Superficially his work is akin to the photographs of Ann Shelton except his audience looks at the mirrored/paired imagery quite differently from hers. With her photography there is a calculated confusion as to which of the two images is the original source. The sequence of duplication is not obvious. With Hofer such questions don’t arise because there is a gestalt, the two panels merge mentally into one, and the components are much vaguer - floating and more abstract.

The term ekphrasis is often applied to where visual art is described through language, a scene or action (say in a print or painting) accounted for in great verbal detail. Milli Jannides reverses such a process by starting off with literature, finding vivid portions of novels from which she then proceeds to construct paintings. Like the ‘hinged’ link between the two planes in Hofer’s work, Jannides has a conceptual bridge joining articulated prose (that provides an origin) to experienced ‘reality’ (generated from reading and transmuted into art).

Many of her images are fragmented - not ‘realistic’ but piecemeal impressions - as if collected snippets of memory. These portions are strangely combined with perpendicular joins, as if out-of-sync reflections caught in a vertical window. Often the paint application has a feathery Bonnardlike softness, and with some imagery of awninged shop fronts there is more than a hint of dappled post-impressionism. Bits of tactile Dufyesque and Matissean paintwork also surface in her lightly layered composites.

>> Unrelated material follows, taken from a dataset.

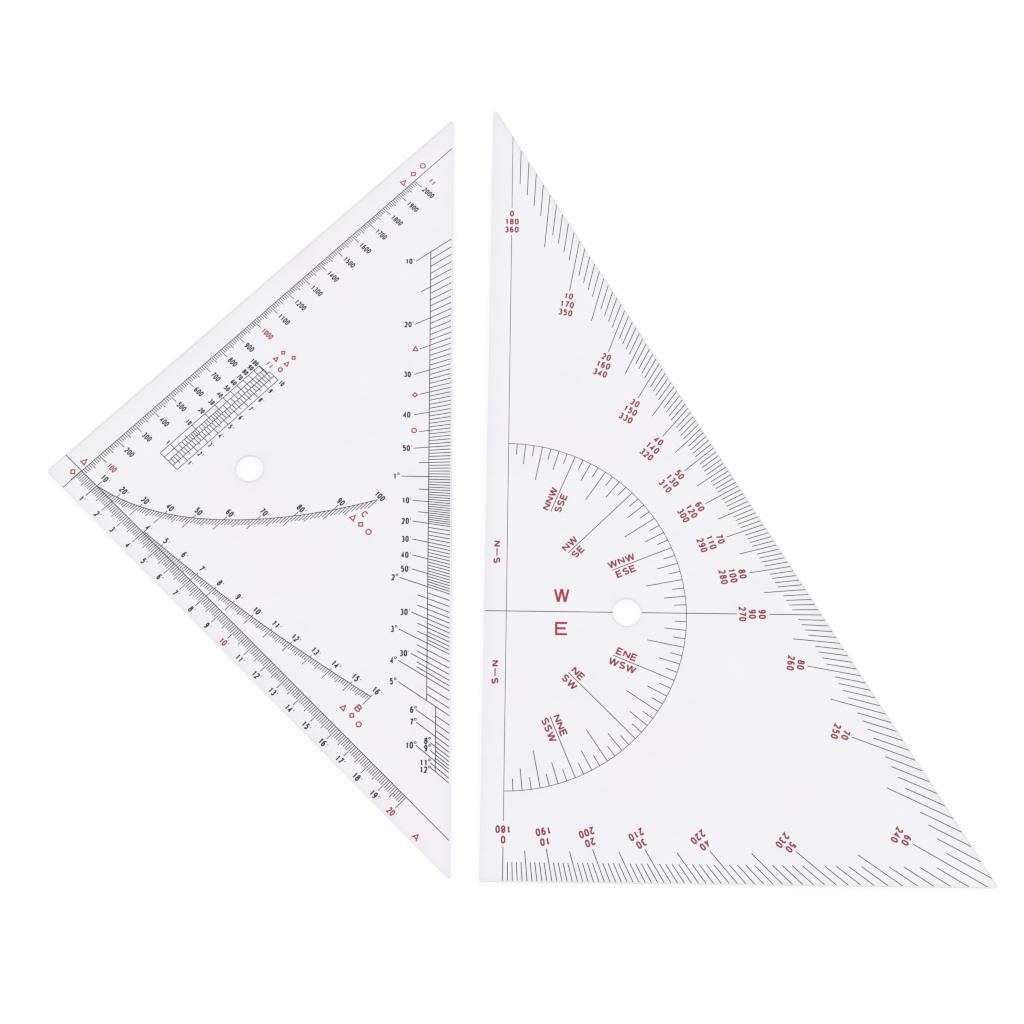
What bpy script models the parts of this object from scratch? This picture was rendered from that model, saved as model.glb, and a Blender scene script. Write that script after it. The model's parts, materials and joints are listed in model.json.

While Hofer’s imagery is airy, Jannides is compact and darker. It is more overtly improvised, whereas his compositions arrived gradually, end up looking preplanned - even though that is not actually the case.

Because Hofer works with found images (as material aids) to make more images his paintings have a confidence and compelling decisiveness that Jannides’ - with no basis in drawing or preparatory studies, only her own imagination - lack. Their ad hoc construction needs more. It alone cannot help them become memorable.